Saturday, December 01, 2012
Pete Townshend: By the Book
The musician and author thinks Ozzy Osbourne wrote the best rock memoir. “It made me think I should chuck my memoir manuscript away and throw a party during which I jump out of the window but don’t quite kill myself.”
What was the last truly great book you read?
“Les Misérables.” Somehow I’d missed it, despite it launching a grand theater musical. I was so surprised at how readable it is, how well the characters are drawn and how gripping it is. A really great modern book? I think William Boyd is doing wonderful work. His set of short stories “The Dream Lover” is one of the most evocative books I’ve read — full of clear images and emotions conveyed with few words and from the very natural points of view of each narrator or leading character. His masterpiece is “Any Human Heart.” As I write this I realize I tend to set male and female novelists in different parts of my brain. So I want to add a female great book — and so many come up in a tumult that I can’t fix on a single one. If I push myself I come up with a truly great modern book, but a bit of a stereotype, I’m afraid: Margaret Atwood — “The Handmaid’s Tale.”
You once worked as an acquisitions editor at the British publisher, Faber & Faber. Do you miss anything about that job?

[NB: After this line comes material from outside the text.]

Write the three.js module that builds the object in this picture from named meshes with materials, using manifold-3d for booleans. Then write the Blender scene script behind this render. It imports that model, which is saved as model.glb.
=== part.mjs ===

Are you kidding? That was the best job I ever had. I had lunch with the old chairman, Matthew Evans, this week, and we both went dewy-eyed about the old days. He’s in the House of Lords trying to stay awake, and I’m pounding stages like an aging clown. I loved the way the Faber editorial committee was driven as much by gossip and rumor as ideas. It was fun. Not what you expect in such an esteemed publishing house.